The required output is a word-for-word copy of the lines from the line bearing "for name, make" through the line bearing "points = [vertex.co", inclusive, and no other lines.

======

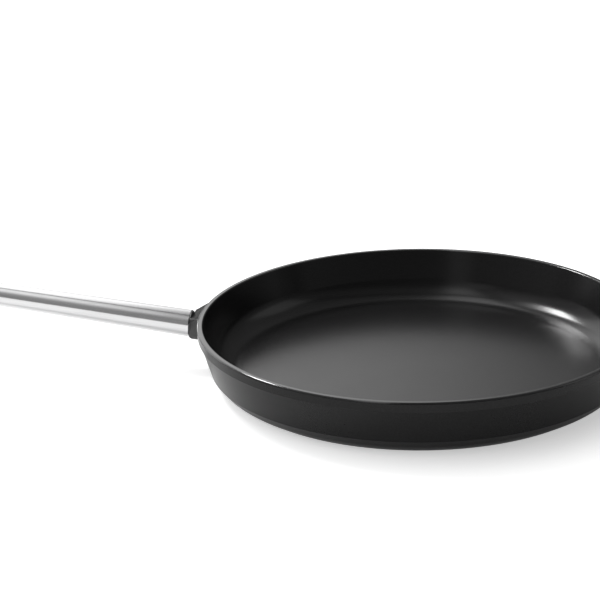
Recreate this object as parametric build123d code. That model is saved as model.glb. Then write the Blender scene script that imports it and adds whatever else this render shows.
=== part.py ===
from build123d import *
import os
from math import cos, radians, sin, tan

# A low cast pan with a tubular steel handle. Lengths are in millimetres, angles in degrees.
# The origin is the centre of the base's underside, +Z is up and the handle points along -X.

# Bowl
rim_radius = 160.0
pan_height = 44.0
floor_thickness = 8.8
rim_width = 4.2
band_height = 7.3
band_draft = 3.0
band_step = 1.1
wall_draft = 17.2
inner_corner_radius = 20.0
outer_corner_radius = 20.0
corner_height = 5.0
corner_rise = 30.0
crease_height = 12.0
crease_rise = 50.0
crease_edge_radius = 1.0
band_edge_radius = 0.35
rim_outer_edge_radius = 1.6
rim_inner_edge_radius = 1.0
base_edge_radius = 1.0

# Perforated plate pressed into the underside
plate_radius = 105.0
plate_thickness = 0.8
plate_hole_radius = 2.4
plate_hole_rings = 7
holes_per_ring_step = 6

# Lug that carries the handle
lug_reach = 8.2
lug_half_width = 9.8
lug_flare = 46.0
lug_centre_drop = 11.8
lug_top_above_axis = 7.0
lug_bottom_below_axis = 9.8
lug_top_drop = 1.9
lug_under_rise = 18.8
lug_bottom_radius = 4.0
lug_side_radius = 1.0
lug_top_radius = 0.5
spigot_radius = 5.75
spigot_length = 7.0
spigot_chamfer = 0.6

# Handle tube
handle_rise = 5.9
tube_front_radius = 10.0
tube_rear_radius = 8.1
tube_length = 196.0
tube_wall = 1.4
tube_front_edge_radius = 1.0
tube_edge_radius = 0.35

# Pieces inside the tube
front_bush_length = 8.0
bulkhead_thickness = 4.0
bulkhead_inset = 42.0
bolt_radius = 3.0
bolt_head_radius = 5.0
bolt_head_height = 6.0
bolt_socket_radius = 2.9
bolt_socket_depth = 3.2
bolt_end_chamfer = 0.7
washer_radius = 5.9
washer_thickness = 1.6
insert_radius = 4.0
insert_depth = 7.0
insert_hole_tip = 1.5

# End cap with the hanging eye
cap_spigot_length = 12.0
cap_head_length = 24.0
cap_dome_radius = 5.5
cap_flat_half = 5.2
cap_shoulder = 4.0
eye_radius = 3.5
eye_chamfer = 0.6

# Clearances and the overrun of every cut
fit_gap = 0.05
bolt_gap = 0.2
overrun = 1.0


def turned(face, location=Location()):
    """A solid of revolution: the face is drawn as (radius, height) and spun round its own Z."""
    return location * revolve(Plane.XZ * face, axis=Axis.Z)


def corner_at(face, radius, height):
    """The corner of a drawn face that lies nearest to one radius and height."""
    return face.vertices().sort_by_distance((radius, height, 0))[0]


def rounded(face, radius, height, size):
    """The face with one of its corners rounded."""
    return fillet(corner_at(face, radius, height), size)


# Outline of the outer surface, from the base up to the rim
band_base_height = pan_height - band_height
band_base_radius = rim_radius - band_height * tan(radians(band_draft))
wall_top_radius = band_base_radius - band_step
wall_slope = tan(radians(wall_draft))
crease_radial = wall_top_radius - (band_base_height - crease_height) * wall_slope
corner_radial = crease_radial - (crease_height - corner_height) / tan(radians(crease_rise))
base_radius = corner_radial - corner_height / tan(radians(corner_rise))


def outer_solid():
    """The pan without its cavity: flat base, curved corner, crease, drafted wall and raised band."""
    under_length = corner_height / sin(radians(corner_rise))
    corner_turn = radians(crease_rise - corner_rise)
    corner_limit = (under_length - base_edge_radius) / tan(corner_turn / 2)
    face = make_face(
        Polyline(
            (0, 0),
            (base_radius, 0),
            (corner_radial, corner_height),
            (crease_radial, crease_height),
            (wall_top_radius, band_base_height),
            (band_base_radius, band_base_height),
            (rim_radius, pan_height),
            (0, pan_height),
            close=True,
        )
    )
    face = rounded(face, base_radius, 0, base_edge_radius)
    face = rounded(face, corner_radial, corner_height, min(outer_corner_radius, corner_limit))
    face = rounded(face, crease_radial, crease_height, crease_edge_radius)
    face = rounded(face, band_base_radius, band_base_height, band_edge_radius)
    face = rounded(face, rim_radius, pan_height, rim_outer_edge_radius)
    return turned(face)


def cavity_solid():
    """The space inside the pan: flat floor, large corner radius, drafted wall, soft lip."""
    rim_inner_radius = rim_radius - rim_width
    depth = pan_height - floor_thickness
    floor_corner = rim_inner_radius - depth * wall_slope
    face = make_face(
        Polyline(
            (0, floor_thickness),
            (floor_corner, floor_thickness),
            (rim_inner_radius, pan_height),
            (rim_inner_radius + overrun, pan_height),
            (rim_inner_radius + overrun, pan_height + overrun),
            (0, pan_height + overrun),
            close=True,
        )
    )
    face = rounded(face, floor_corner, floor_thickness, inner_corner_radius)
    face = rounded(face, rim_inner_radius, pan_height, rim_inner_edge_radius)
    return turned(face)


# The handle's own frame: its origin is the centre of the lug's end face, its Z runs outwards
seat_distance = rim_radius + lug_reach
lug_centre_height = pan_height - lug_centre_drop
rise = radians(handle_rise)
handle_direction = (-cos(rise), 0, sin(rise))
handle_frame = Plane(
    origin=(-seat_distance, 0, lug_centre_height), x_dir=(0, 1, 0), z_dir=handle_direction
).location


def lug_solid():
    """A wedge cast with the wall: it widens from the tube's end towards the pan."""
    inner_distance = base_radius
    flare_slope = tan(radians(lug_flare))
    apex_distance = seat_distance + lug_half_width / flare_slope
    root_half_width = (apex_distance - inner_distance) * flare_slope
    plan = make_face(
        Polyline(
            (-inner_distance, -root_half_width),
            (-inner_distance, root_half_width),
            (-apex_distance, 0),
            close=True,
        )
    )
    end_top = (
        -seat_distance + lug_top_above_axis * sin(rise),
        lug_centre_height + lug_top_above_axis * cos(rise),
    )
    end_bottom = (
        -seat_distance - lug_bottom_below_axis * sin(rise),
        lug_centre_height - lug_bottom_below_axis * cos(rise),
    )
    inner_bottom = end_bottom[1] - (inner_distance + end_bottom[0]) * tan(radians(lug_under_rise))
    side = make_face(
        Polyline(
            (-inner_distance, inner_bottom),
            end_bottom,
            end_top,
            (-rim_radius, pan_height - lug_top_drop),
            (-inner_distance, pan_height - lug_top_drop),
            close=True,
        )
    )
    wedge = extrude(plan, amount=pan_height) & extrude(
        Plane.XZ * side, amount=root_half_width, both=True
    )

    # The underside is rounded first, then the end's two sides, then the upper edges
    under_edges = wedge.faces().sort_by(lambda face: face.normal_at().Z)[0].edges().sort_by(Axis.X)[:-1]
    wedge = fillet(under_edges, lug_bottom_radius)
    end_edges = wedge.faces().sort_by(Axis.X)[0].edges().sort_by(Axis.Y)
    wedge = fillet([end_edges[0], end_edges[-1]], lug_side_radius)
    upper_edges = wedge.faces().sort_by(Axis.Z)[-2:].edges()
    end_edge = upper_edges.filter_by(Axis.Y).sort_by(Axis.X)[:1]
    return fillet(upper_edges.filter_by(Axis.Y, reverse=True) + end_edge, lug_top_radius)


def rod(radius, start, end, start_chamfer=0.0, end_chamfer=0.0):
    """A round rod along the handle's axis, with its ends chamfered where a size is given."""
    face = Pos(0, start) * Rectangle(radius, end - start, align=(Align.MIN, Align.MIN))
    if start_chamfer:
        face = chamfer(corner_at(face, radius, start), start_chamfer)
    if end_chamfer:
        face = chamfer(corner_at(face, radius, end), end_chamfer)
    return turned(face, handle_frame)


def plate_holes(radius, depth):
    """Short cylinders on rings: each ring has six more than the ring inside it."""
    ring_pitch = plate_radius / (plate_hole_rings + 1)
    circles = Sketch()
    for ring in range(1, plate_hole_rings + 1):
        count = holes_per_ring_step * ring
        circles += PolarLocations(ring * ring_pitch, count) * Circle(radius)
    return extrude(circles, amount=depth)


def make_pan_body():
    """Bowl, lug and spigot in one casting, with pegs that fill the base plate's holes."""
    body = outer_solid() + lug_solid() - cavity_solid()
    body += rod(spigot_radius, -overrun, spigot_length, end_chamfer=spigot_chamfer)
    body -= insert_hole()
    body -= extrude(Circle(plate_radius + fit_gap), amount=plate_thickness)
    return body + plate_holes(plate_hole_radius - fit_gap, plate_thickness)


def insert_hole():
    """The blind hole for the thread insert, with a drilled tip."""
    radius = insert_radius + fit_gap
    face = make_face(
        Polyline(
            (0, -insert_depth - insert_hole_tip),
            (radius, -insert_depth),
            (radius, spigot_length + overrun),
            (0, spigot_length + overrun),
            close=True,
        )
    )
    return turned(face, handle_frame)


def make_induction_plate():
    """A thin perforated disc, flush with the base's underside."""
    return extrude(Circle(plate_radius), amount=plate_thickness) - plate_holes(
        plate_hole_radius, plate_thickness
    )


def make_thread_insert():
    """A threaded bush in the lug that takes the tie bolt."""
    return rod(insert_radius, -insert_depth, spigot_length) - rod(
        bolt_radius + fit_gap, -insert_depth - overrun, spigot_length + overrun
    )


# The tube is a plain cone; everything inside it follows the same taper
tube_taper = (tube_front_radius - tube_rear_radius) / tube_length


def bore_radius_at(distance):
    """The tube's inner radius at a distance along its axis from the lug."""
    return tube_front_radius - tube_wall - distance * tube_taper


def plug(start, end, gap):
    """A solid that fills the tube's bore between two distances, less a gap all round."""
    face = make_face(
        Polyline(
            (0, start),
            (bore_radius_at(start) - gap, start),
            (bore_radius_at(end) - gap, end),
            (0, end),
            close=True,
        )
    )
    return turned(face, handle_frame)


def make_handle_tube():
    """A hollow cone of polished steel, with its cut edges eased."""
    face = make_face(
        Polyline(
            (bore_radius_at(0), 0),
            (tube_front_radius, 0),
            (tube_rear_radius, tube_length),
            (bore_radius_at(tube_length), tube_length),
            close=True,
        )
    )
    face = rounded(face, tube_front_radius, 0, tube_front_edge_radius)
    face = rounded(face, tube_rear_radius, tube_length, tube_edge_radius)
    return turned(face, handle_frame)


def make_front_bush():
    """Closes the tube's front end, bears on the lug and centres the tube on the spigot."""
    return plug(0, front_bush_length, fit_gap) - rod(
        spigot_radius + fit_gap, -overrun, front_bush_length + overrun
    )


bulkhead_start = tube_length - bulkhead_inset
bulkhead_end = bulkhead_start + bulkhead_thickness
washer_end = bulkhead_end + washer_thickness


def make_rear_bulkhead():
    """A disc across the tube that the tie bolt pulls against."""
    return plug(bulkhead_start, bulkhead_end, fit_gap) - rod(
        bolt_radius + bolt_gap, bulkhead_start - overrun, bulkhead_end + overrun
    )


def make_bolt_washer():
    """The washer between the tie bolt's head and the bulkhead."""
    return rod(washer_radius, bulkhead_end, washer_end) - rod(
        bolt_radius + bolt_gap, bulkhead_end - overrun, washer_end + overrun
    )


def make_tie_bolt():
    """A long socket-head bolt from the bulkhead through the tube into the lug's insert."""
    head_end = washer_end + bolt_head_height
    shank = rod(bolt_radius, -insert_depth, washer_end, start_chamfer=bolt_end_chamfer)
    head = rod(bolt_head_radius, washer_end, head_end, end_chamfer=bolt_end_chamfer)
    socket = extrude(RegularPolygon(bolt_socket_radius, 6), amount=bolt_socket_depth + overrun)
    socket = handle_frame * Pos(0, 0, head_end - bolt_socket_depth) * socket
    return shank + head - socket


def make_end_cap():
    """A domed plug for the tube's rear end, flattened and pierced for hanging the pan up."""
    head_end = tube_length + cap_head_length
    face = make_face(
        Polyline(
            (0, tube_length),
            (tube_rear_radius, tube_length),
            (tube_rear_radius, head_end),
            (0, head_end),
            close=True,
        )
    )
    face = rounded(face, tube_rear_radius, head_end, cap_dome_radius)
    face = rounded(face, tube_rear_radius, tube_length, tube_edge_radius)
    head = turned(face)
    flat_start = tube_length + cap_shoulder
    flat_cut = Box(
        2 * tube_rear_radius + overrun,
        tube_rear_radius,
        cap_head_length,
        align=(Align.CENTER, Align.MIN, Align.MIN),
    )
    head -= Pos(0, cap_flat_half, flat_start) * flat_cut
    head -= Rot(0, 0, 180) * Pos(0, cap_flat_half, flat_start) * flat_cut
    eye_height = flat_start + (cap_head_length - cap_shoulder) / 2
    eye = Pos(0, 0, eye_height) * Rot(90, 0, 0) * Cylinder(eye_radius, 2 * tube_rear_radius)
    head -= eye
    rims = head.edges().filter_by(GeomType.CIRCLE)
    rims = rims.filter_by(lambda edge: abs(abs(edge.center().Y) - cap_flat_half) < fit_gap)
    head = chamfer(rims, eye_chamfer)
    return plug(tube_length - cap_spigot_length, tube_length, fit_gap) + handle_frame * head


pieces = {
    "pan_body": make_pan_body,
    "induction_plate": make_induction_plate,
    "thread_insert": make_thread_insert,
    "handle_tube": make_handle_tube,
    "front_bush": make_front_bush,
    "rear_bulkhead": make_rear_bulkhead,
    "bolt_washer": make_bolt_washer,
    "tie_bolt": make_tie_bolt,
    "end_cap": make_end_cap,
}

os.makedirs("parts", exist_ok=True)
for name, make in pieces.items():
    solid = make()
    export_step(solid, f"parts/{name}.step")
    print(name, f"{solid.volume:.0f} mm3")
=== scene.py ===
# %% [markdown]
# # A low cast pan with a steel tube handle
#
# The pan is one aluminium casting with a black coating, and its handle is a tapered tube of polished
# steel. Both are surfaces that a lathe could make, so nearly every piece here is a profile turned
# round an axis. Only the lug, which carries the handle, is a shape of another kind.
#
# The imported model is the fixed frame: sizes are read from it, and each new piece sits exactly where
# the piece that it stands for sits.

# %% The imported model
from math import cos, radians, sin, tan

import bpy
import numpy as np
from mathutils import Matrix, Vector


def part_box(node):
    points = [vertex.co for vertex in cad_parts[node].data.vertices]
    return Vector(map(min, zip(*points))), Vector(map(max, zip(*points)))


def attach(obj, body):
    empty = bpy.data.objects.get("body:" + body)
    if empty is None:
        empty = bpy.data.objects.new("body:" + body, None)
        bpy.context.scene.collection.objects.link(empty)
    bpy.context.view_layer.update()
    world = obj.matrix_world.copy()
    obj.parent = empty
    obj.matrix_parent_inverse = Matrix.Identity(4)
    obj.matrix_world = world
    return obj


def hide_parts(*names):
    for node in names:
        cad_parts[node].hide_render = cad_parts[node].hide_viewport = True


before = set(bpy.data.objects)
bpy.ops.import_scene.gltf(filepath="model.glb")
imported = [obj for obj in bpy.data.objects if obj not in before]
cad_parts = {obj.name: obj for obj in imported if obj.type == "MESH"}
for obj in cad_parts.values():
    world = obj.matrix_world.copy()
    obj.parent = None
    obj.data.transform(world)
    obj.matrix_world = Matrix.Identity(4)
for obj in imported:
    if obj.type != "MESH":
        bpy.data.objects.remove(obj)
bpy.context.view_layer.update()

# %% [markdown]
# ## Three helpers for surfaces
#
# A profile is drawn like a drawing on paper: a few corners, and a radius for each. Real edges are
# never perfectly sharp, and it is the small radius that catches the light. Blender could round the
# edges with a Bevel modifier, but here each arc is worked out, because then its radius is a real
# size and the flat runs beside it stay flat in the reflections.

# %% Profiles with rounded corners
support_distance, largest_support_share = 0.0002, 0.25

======

Written answer
for name, make in pieces.items():
    solid = make()
    export_step(solid, f"parts/{name}.step")
    print(name, f"{solid.volume:.0f} mm3")
=== scene.py ===
# %% [markdown]
# # A low cast pan with a steel tube handle
#
# The pan is one aluminium casting with a black coating, and its handle is a tapered tube of polished
# steel. Both are surfaces that a lathe could make, so nearly every piece here is a profile turned
# round an axis. Only the lug, which carries the handle, is a shape of another kind.
#
# The imported model is the fixed frame: sizes are read from it, and each new piece sits exactly where
# the piece that it stands for sits.

# %% The imported model
from math import cos, radians, sin, tan

import bpy
import numpy as np
from mathutils import Matrix, Vector


def part_box(node):
    points = [vertex.co for vertex in cad_parts[node].data.vertices]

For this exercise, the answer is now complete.